Maybe you are finding it hard to believe that this relatively simple mathematical function supposedly measures such a complex and subjective phenomenon. You wouldn't be alone with your criticism: some scientists think that the expected utility model, especially when the number corresponding to $b$ is constant, is far too crude to truly reflect people's behaviour.

But in the Millionaire study the model performs remarkably well. The contestants behave pretty much like the theory predicts. The model says that the overall risk averseness is quite high, not surprisingly, as most people seem to prefer to play safe.

The researchers also think that the behaviour of the Millionaire contestants to some extent reflects that of society as a whole. This seems a little strange at first, since everyone in the sample stands out from the general public because of the very fact that they want to appear on the show, and also because an overwhelming majority of the contestants are male.
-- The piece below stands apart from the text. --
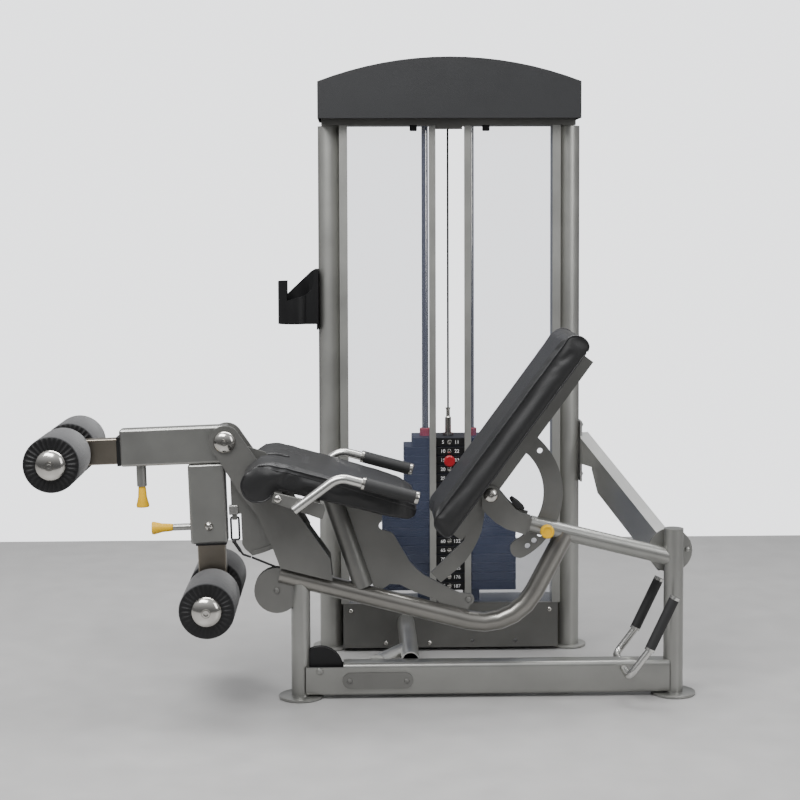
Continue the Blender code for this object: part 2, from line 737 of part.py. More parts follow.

But answers to 791 questionnaires that had been sent out to people who had been selected to be on the show (but may not have passed the first round), showed that their answers to risk-related questions were pretty much the same as those collected in more general surveys, like the Labour Force Surveys.

In short, this study confirms what many people already believed: that as a society we are averse to risk. It may not be glamorous, but it seems that most of us prefer to play it safe.